Dollinger closed by encouraging all of us to check out the exhibition at Rare Books and Special Collections.Road to the OED poster

Karen Schriver—Plain by design: Evidence-based plain language (PLAIN 2013)

We may be good at the how of plain language, but the why can be more elusive. To fill in that missing chunk of the puzzle, information design expert Karen Schriver has scoured the empirical research on writing and design published between 1980 and 2010. She gave the PLAIN 2013 audience an eye-opening overview of her extensive, cross-disciplinary review, debunking some long-held myths in some instances and reaffirming our practices in others.

Audiences, readers, and users

In the 1980s, we classified readers and users as experts versus novices, a distinction that continues to haunt the plain language community because some people assume that we “dumb down” content for lower-level readers. Later on we added a category of intermediate readers, but Schriver notes that we have to refine our audience models.

What we thought

A good reader is always a good reader.

What the research shows

Reading ability depends on a huge number of variables, including task, context, and motivation. Someone’s tech savvy, physical ability, and even assumptions, feelings, and beliefs can influence how well they read.

Nominalizations

What we thought

Processing nominalizations (versus their equivalent verbs or adjectives) takes extra time.

What the research shows

It’s true, in general, that most nominalizations do “chew up working memory,” as Schriver described, because readers have to backtrack and reanalyze them. However, readers have little trouble when nominalizations appear in the subject position of a sentence and refer to an idea in the previous sentence.

Conditionals

What we thought

Conditionals (if, then; unless, then; when, then) break up text and help readers understand.

What the research shows

A sentence with several conditionals are hard for people to process, particularly if they appear at the start. Leave them till the end or, better yet, use a table.

Lists

What we thought

Lists help readers understand and remember, and we should use as many lists as possible.

What the research shows

Lists can be unhelpful if they’re not semantically grouped. If an entire document consists of lists, we can lose important hierarchical cues that tell us what content to prioritize.

Text density

What we thought

A dense text is hard to understand.

What the research shows

It’s true!
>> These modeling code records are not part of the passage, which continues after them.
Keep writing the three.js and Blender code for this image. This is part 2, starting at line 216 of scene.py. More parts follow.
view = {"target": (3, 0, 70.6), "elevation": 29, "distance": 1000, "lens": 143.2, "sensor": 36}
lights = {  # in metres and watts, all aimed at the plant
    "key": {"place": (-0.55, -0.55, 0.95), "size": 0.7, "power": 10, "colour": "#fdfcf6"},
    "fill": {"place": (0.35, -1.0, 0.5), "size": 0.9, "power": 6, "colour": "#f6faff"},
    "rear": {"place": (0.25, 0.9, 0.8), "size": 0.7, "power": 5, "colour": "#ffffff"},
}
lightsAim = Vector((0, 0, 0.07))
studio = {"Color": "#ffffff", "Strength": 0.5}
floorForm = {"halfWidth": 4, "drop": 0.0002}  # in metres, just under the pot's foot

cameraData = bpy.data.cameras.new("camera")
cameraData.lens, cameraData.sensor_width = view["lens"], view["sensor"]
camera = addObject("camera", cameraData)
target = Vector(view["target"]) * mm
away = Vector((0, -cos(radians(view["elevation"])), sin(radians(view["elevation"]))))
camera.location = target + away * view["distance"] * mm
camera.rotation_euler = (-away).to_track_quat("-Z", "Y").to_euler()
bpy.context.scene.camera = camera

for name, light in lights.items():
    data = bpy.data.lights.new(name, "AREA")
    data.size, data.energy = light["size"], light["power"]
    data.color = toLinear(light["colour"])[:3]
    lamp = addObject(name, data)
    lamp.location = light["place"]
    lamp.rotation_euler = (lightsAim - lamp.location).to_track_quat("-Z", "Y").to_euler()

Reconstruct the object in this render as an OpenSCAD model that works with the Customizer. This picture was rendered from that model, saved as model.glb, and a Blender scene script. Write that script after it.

But there’s a nuance: we’re used to thinking about verbal density, which turns readers off after they begin reading. Text that is dense visually can make people disengage before reading even begins.

Serif versus sans-serif

What we thought

For print materials, serif type is better than sans-serif. Sans-serif is better for on-screen reading.

What the research shows

When resolution is excellent, as it is on most screens and devices nowadays, serif and sans-serif are equally legible and easy to read. Factors that are more important to readability include line length, contrast, and leading.

Layout and design

What we thought

Layouts that people prefer are better.

What the research shows

We prefer what we’re used to, not necessarily what makes us perform better. This point highlights why user testing is so important.

Impressions and opinions

We thought

It takes sustained reading to get an impression of the content.

What the research shows

It takes only 50 millseconds for a reader to form an opinion, and that first impression tends to persist.

Technology

What we thought

Content is content, regardless of medium.

What the research shows

Reader engagement is mediated by the technologies used to display the content.

Teamwork in writing and design

What we thought

Writing and design are largely solitary pursuits.

What the research shows

Today, both are highly collaborative. We now have an emphasis on editing and revision rather than on creation.

***

Evidence-based plain language helps us understand the reasons behind our principles and practices, allowing us to go beyond intuition in improving our work and developing expertise. We can also offer up this body of research to support our arguments for plain language and convince clients that our work is important and effective. What Schriver would like to see (and what the plain language community clearly needs) is a repository for this invaluable research.